GIVEN DATA:

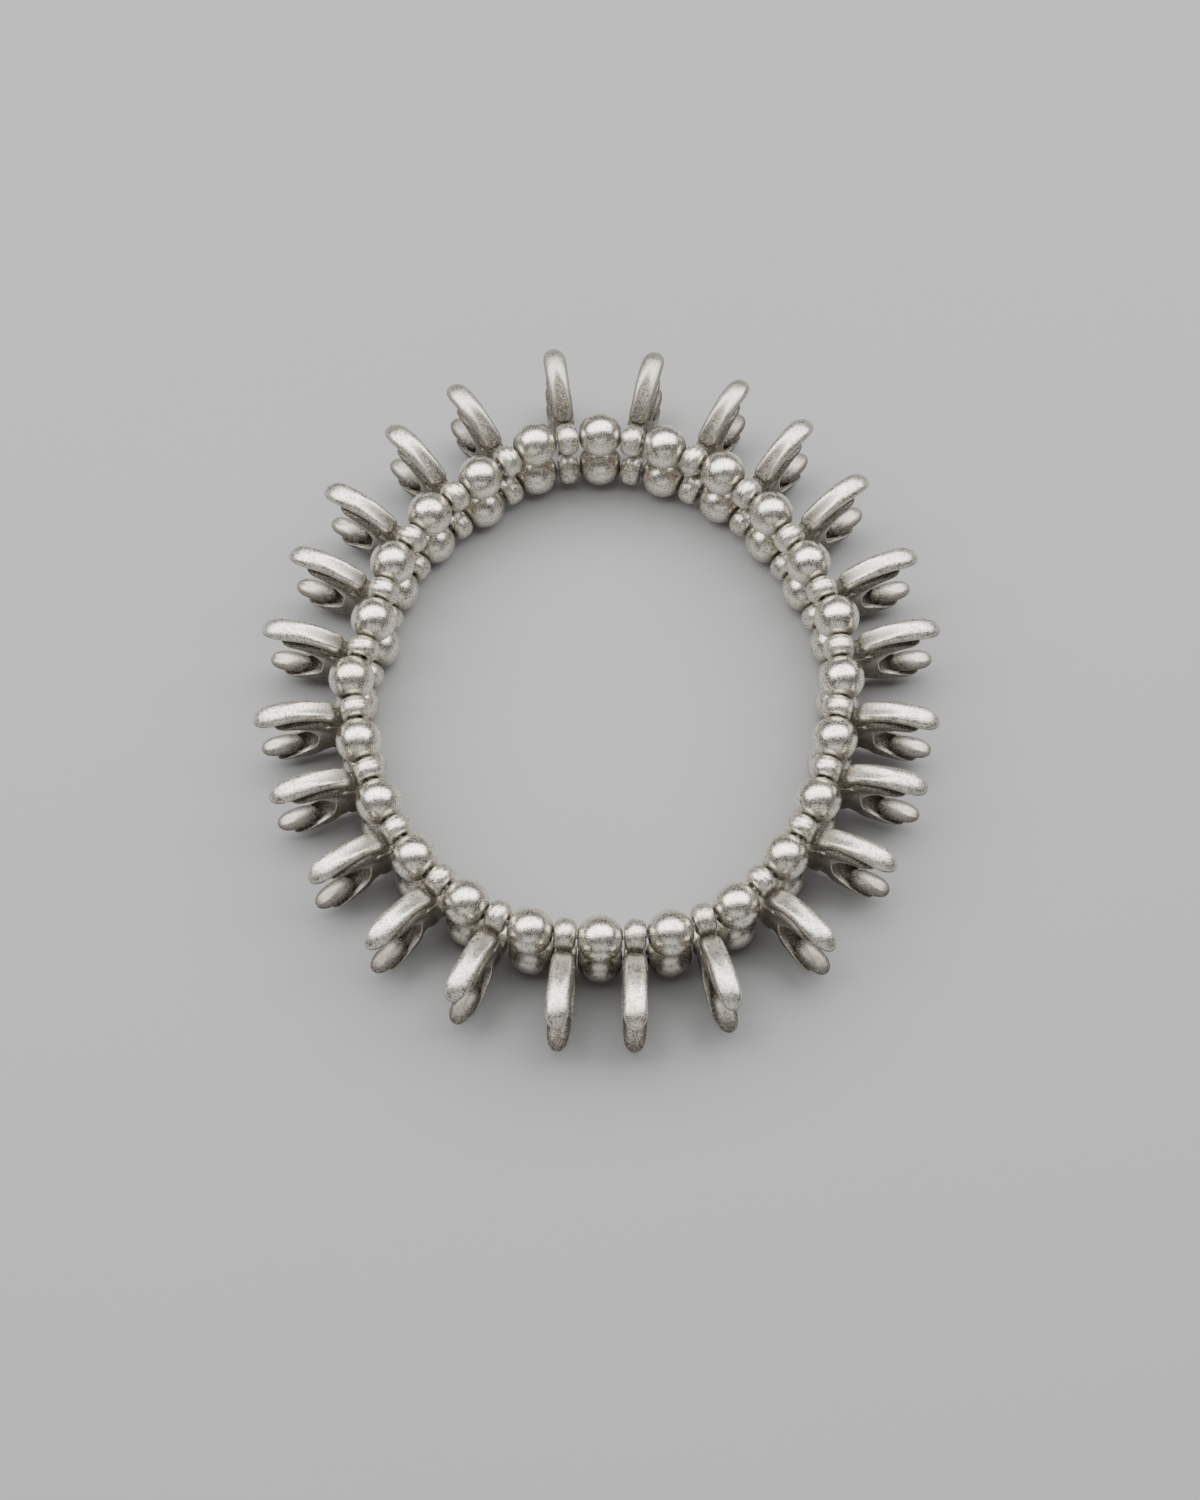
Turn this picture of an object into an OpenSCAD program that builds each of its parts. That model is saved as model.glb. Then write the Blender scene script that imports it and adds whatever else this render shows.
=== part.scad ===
// Stretch bracelet of round beads and forked charms on two elastic cords.
// Millimetres, +Z up. The bracelet lies flat on z = 0 and is centred on x = y = 0.
// Each charm is one casting: two tubes, one on each cord, and a fork that stands outwards from them.

/* [Loop] */
// Half width of the loop of beads, left to right
loop_half_w = 29.3; // [29.3:0.1:31]
// Half depth of the loop of beads, front to back
loop_half_d = 33.2; // [33.2:0.1:35]
// Distance between the two cords, one above the other
cord_spacing = 7.2; // [6.6:0.1:8]

/* [Beads] */
// Diameter of a round bead
bead_d = 5.5; // [5:0.1:5.5]
// Diameter of the hole through a bead
bead_hole_d = 1.6; // [1.6:0.1:2]
// Diameter of the elastic cord
elastic_d = 0.5; // [0.3:0.1:0.5]

/* [Tubes] */
// Outer diameter of a charm's tube over its two round ribs
tube_d = 3.7; // [3.4:0.1:3.8]
// Diameter of the hole through a tube
tube_hole_d = 1.4; // [1.4:0.1:1.7]

/* [Fork] */
// How far the upper prong reaches out from the cords
prong_reach = 12.1; // [11.5:0.1:12.6]
// Width of the upper prong
prong_w = 2.8; // [2.4:0.1:3]
// Thickness of the upper prong
prong_t = 1.5; // [1.2:0.1:1.7]
// Width of the finger that lies in the lower cup
finger_w = 2.2; // [1.8:0.1:2.3]
// Thickness of the finger
finger_t = 1.4; // [1:0.1:1.5]
// Widest part of the lower cup
cup_w = 3.4; // [3.2:0.1:3.5]
// Wall of the lower cup
cup_wall = 0.35; // [0.3:0.05:0.5]

/* [Hidden] */
UNITS = 24;
$fn = 48;

// How each unit lies, counted anticlockwise from the back. Columns: how far its bead sits outside
// the oval, in mm, and how far its charm is turned on the cords, in degrees.
BEAD_OUT = 0;
CHARM_TURN = 1;
LAYOUT = [
    [0.5, 0], [-0.8, 2], [-0.4, 5], [-0.4, 4], [-1, -5], [0.5, 9],
    [0.2, 4], [0.2, 3], [0.3, 5], [0.2, 1], [0, 0], [-0.3, 2],
    [0.3, -5], [0.7, -8], [0.2, -5], [-0.2, 1], [-0.6, -1], [-0.3, -6],
    [0.3, 5], [-0.3, -6], [-0.3, 4], [0, 3], [0.1, -6], [0.6, -3]];
// Turn of the oval's parameter that spaces the beads evenly, in degrees
spacing_ease = 1.75;
// Middle of the oval, which centres the whole bracelet with its uneven charms
middle = [0.1, -0.2];

lower_z = bead_d / 2;
upper_z = lower_z + cord_spacing;
silver = [0.78, 0.76, 0.72];
elastic_grey = [0.72, 0.72, 0.72];

// Ribs of a tube: two rounds side by side on a slimmer core
rib_r = 0.6;
rib_x = 0.62;
core_r = 1.35;
core_half = 1;

// Fork, seen from its side: x outwards from the cords, z up from the upper cord.
// The upper prong is an arc about prong_c that ends in a round pad.
prong_r = 8.5;
prong_root_deg = 138;
prong_tip_deg = 77;
prong_c = [prong_reach - prong_w / 2 - prong_r * cos(prong_tip_deg), -5.7];
fin_t = 0.3;
fin_w = prong_w + 0.2;
fin_tip_deg = 83;
// The finger is a flat arc about finger_c
finger_r = 14;
finger_mid_deg = 90;
finger_span_deg = 11;
finger_c = [9.7, -6.1 - finger_r];
stem = [1.4, 1, 1.6];
// The cup's keel is an arc about keel_c, and its rim falls from the root to a sharp lip
keel_c = [5.1, 0.6];
keel_r = 10.05;
floor_t = 0.6;
rim = [[2.2, -0.6], [3.9, 0.5], [4.4, -3.2], [10.3, -8]];
cup_low = -11;
// Seen from above the cup's sides are two flat arcs, and seen from its end its bottom is round
side_x = 4.5;
side_r = 50;
cavity_x = 4.4;
root_w = 2.2;

function charm_name(i) = str("charm_", i < 10 ? "0" : "", i);
// Bead i stands after charm i, and bead 24 closes the loop at the back
function bead_xy(i) =
    let (p = 90 + i * 360 / UNITS,
         t = p - spacing_ease * sin(2 * p),
         out = LAYOUT[(i + UNITS - 1) % UNITS][BEAD_OUT])
    middle + [(loop_half_w + out) * cos(t), (loop_half_d + out) * sin(t)];
function along(a, b) = atan2(b[1] - a[1], b[0] - a[0]);
// Direction of the cords at charm i, and at bead i
function charm_deg(i) = along(bead_xy(i - 1), bead_xy(i));
function bead_deg(i) =
    let (a = bead_xy(i - 1), b = bead_xy(i), c = bead_xy(i + 1),
         u = (b - a) / norm(b - a) + (c - b) / norm(c - b))
    atan2(u[1], u[0]);

// Flat round-ended bar section, its long way along y
module stadium(w, t) {
    square([t, w - t], center = true);
    for (s = [-1, 1]) translate([0, s * (w - t) / 2]) circle(d = t);
}

// Arc-shaped bar in the x z plane about c, from one angle to another, with a round pad at the first
module arc_bar(c, r, tip_deg, root_deg, w, t) {
    translate([c[0], 0, c[1]]) {
        rotate([90, 0, 0]) rotate([0, 0, tip_deg])
            rotate_extrude(angle = root_deg - tip_deg) translate([r, 0]) stadium(w, t);
        arc_pad(r, tip_deg, w, t);
    }
}

module arc_pad(r, deg, w, t) {
    rotate([0, 90 - deg, 0]) translate([0, 0, r]) rotate_extrude() {
        translate([0, -t / 2]) square([(w - t) / 2, t]);
        intersection() {
            translate([(w - t) / 2, 0]) circle(d = t);
            translate([0, -t]) square([w, 2 * t]);
        }
    }
}

// Two-ribbed tube along y
module tube() {
    rotate([90, 0, 0]) rotate_extrude() {
        translate([0, -core_half]) square([core_r, 2 * core_half]);
        for (s = [-1, 1]) translate([tube_d / 2 - rib_r, s * rib_x]) circle(r = rib_r);
    }
}

// Upright slice of the cup, between its rim and its keel
module cup_slice(lift) {
    intersection() {
        translate(keel_c) circle(r = keel_r - lift);
        polygon(concat(rim, [[rim[3][0], cup_low], [rim[0][0], cup_low]]));
    }
}

// Long upright block of width w with two bowed sides and a round bottom
module cup_block(w, bottom) {
    intersection() {
        translate([0, 0, cup_low]) linear_extrude(-2 * cup_low) intersection_for (s = [-1, 1])
            translate([side_x, s * (side_r - w / 2)]) circle(r = side_r);
        translate([0, 0, bottom + w / 2]) rotate([0, 90, 0]) union() {
            cylinder(d = w, h = -2 * cup_low, center = true);
            translate([cup_low, -w / 2, cup_low]) cube([-cup_low, w, -2 * cup_low]);
        }
    }
}

module cup() {
    keel_low = keel_c[1] - keel_r;
    difference() {
        intersection() {
            rotate([90, 0, 0]) linear_extrude(cup_w, center = true) cup_slice(0);
            cup_block(cup_w, keel_low);
        }
        intersection() {
            rotate([90, 0, 0]) linear_extrude(cup_w, center = true) difference() {
                translate([0, 1]) cup_slice(floor_t);
                translate([0, cup_low]) square([cavity_x, -2 * cup_low]);
            }
            cup_block(cup_w - 2 * cup_wall, keel_low + floor_t);
        }
    }
}

// Web that joins the two tubes to the prong and the cup
module root() {
    rotate([90, 0, 0]) linear_extrude(root_w, center = true) polygon([
        [0.4, -1.2], [1.7, -1], [2.5, -0.3], [3.6, 0.9], [4.5, 1], [4.3, -1.4],
        [cavity_x, -cord_spacing - 1.5], [2.4, -cord_spacing - 1.6], [0.4, -cord_spacing - 1]]);
}

// Thin fin under the upper prong
module fin() {
    fin_r = prong_r - prong_t / 2;
    translate([prong_c[0], 0, prong_c[1]]) rotate([90, 0, 0]) rotate([0, 0, fin_tip_deg])
        rotate_extrude(angle = prong_root_deg - fin_tip_deg)
            translate([fin_r - fin_t / 2, -fin_w / 2]) square([fin_t, fin_w]);
}

module finger() {
    arc_bar(finger_c, finger_r, finger_mid_deg - finger_span_deg / 2,
            finger_mid_deg + finger_span_deg / 2, finger_w, finger_t);
    translate([finger_c[0], 0, finger_c[1]])
        arc_pad(finger_r, finger_mid_deg + finger_span_deg / 2, finger_w, finger_t);
    // Stem that stands on the floor of the cup
    translate([finger_c[0] - stem[0], -stem[1] / 2, finger_c[1] + finger_r - stem[2]]) cube(stem);
}

module charm_casting() {
    difference() {
        union() {
            tube();
            translate([0, 0, -cord_spacing]) tube();
            root();
            arc_bar(prong_c, prong_r, prong_tip_deg, prong_root_deg, prong_w, prong_t);
            fin();
            cup();
            finger();
        }
        for (z = [0, -cord_spacing]) translate([0, 0, z]) rotate([90, 0, 0])
            cylinder(d = tube_hole_d, h = 2 * tube_d, center = true);
    }
}

module charm(i) {
    mid = (bead_xy(i - 1) + bead_xy(i)) / 2;
    color(silver) translate([mid[0], mid[1], upper_z])
        rotate([0, 0, charm_deg(i) + LAYOUT[i - 1][CHARM_TURN] - 90]) charm_casting();
}

// Round bead, drilled along z
module bead() {
    rotate_extrude() difference() {
        circle(d = bead_d);
        translate([-bead_d, -bead_d]) square([bead_d + bead_hole_d / 2, 2 * bead_d]);
    }
}

module beads(z) {
    color(silver) for (i = [1:UNITS])
        translate([bead_xy(i)[0], bead_xy(i)[1], z]) rotate([0, 90, bead_deg(i)]) bead();
}

// Closed cord through every hole: straight in the tubes and eased round inside each bead, where
// its corner lies a little outside the bead's middle
cord_sides = 8;
cord_lead = 0.12;
cord_ease = 2.4;
cord_steps = 3;
function cord_corner(i) =
    bead_xy(i) * (1 + cord_lead) - (bead_xy(i - 1) + bead_xy(i + 1)) * cord_lead / 2;
function cord_at(i, s) =
    let (a = cord_corner(i - 1), b = cord_corner(i), c = cord_corner(i + 1),
         from = b - cord_ease * (b - a) / norm(b - a),
         to = b + cord_ease * (c - b) / norm(c - b))
    (1 - s) * (1 - s) * from + 2 * s * (1 - s) * b + s * s * to;
CORD = [for (i = [1:UNITS], k = [0:cord_steps]) cord_at(i, k / cord_steps)];

module elastic(z) {
    count = len(CORD);
    points = [for (j = [0:count - 1])
        let (d = CORD[(j + 1) % count] - CORD[(j + count - 1) % count], n = [-d[1], d[0]] / norm(d))
        for (k = [0:cord_sides - 1])
            let (a = k * 360 / cord_sides, r = elastic_d / 2)
            [CORD[j][0] + n[0] * r * cos(a), CORD[j][1] + n[1] * r * cos(a), z + r * sin(a)]];
    faces = [for (j = [0:count - 1], k = [0:cord_sides - 1])
        let (m = (j + 1) % count, q = (k + 1) % cord_sides)
        each [[j * cord_sides + k, j * cord_sides + q, m * cord_sides + q],
              [j * cord_sides + k, m * cord_sides + q, m * cord_sides + k]]];
    color(elastic_grey) polyhedron(points, faces);
}

module upper_beads() { beads(upper_z); }
module lower_beads() { beads(lower_z); }
module upper_elastic() { elastic(upper_z); }
module lower_elastic() { elastic(lower_z); }

for (i = [1:UNITS]) charm(i);
upper_beads();
lower_beads();
upper_elastic();
lower_elastic();
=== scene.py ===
"""Finish of a silver-toned stretch bracelet: cast charms, drilled beads, elastic cords and a plain stage."""

import math

import bpy
import numpy as np
from bpy.props import FloatProperty, FloatVectorProperty, IntProperty, PointerProperty
from mathutils import Matrix, Vector, noise
from mathutils.bvhtree import BVHTree


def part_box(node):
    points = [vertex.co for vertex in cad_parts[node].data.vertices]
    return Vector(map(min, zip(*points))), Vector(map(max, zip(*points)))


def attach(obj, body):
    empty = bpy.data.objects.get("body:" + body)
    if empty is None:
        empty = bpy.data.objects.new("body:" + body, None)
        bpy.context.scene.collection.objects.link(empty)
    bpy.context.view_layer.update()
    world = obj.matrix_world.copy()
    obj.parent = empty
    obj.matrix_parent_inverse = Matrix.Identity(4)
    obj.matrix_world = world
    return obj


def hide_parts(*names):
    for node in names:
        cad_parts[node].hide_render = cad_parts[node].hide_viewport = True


bl_info = {
    "name": "Stretch Bracelet",
    "version": (1, 0, 0),
    "blender": (4, 5, 0),
    "location": "3D View > Sidebar > Bracelet",
    "description": "Builds a stretch bracelet of round beads and forked charms around its frame",
    "category": "Add Mesh",
}

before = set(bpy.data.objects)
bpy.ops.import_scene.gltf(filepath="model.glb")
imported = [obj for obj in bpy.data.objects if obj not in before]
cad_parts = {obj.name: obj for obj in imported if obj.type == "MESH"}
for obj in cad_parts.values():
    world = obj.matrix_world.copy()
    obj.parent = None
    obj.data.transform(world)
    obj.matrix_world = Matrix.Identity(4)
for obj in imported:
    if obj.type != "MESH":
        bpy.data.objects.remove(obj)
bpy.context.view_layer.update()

MM = 0.001
UNITS = 24
# How each unit lies, counted anticlockwise from the back. Columns: how far its bead sits outside
# the oval, in mm, and how far its charm is turned on the cords, in degrees
BEAD_OUT, CHARM_TURN = 0, 1
LAYOUT = [
    (0.5, 0), (-0.8, 2), (-0.4, 5), (-0.4, 4), (-1, -5), (0.5, 9),
    (0.2, 4), (0.2, 3), (0.3, 5), (0.2, 1), (0, 0), (-0.3, 2),
    (0.3, -5), (0.7, -8), (0.2, -5), (-0.2, 1), (-0.6, -1), (-0.3, -6),
    (0.3, 5), (-0.3, -6), (-0.3, 4), (0, 3), (0.1, -6), (0.6, -3)]
# Turn of the oval's parameter that spaces the beads evenly
SPACING_EASE = math.radians(1.75)
# Middle of the oval in plan, in mm
OVAL_MIDDLE = (0.1, -0.2)
# Turn from each unit to the next that keeps neighbours unlike, in radians
UNLIKE_TURN = 2.4
# Boxes of the two strings, which give the beads' size and the height of the cords
BEAD_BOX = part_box("lower_beads")
UPPER_BEAD_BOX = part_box("upper_beads")


def length(name, description, default_mm):
    """A size in mm that the sidebar shows as a length."""
    return FloatProperty(name=name, description=description, default=default_mm * MM, min=0,
                         subtype="DISTANCE", unit="LENGTH", precision=5)


def colour(name, description, default):
    """A colour that the sidebar shows as a swatch."""
    return FloatVectorProperty(name=name, description=description, default=default, min=0, max=1,
                               subtype="COLOR")


def share(name, description, default):
    """A number from 0 to 1 that the sidebar shows as a slider."""
    return FloatProperty(name=name, description=description, default=default, min=0, max=1,
                         subtype="FACTOR")


class BraceletLoop(bpy.types.PropertyGroup):
    """Sizes of the loop and its beads."""
    half_width: length("Half Width", "From the middle of the loop to the cords at its side", 29.3)
    half_depth: length("Half Depth", "From the middle of the loop to the cords at its front", 33.2)
    bead_diameter: length("Bead Diameter", "Outer diameter of a bead", (BEAD_BOX[1].z - BEAD_BOX[0].z) / MM)
    bead_hole: length("Bead Hole", "Diameter of the hole through a bead", 1.6)
    cord_spacing: length("Cord Spacing", "From the lower cord up to the upper cord",
                         (UPPER_BEAD_BOX[0].z - BEAD_BOX[0].z) / MM)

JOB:
Repeat the span of lines that opens with the line holding "color(elastic_grey) polyhedron(points, faces);" and closes with the line holding "from mathutils.bvhtree import BVHTree", exactly as it stands.

FULL ANSWER:
    color(elastic_grey) polyhedron(points, faces);
}

module upper_beads() { beads(upper_z); }
module lower_beads() { beads(lower_z); }
module upper_elastic() { elastic(upper_z); }
module lower_elastic() { elastic(lower_z); }

for (i = [1:UNITS]) charm(i);
upper_beads();
lower_beads();
upper_elastic();
lower_elastic();
=== scene.py ===
"""Finish of a silver-toned stretch bracelet: cast charms, drilled beads, elastic cords and a plain stage."""

import math

import bpy
import numpy as np
from bpy.props import FloatProperty, FloatVectorProperty, IntProperty, PointerProperty
from mathutils import Matrix, Vector, noise
from mathutils.bvhtree import BVHTree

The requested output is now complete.